Translation with side effects

Let us build a "debugger" that prints intermediate values while it evaluates the expression.

    value (x + y) = 
      ret = value(x) + value(y)
      print(ret)
      return ret
    value (x * y) = 
      ret = value(x) * value(y)
      print(ret)
      return ret
    value (i) = 
      ret = i
      print(ret) 
      return ret

Printing the value is a side effect of the interpreter.

The value itself is stored in the variable ret and returned.

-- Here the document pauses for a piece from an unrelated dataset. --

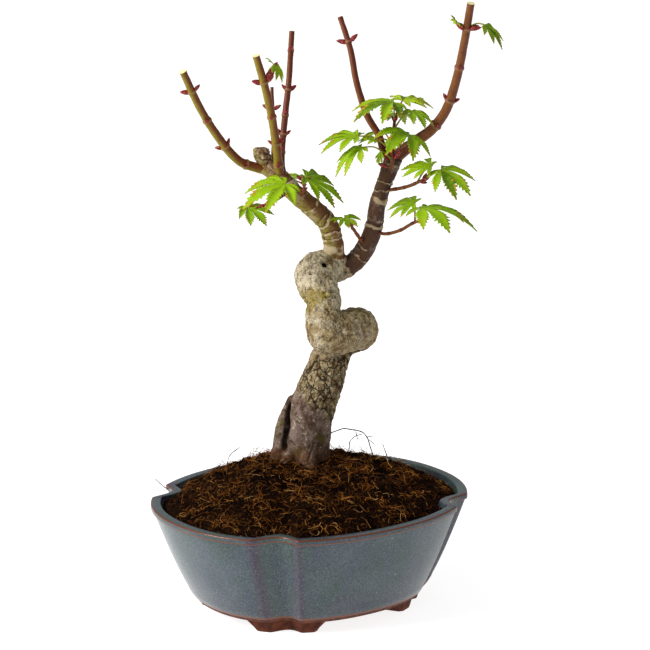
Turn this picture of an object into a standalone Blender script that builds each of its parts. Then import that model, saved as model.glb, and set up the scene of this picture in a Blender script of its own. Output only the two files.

Sequence of prints from example run:

    value (4 + 5 * 6):
     4  -- ret = 4
     5  -- ret = 5
     6  -- ret = 6
    30  -- ret = 5 * 6
    34  -- ret = 4 + 30

Implementing side effects

This is very simple in Java: just add a printing statement to the code

    private class Value implements Exp. Visitor<Integer, Object> {
      public Integer visit (EAdd p, Object arg) {
        Integer ret = value(p.exp_1) + value(p.exp_2) ;
        System.out.println(ret) ;
        return ret ;
      }
      public Integer visit (EMul p, Object arg) {
        Integer ret = value(p.exp_1) * value(p.exp_2) ;
        System.out.println(ret) ;
        return ret ;
      }
      public Integer visit (EInt p, Object arg) {
        ret = p.integer_ ;
        System.out.println(ret) ;
        return ret ;
      }
    }

What about Haskell? Haskell code is pure and cannot have side effects.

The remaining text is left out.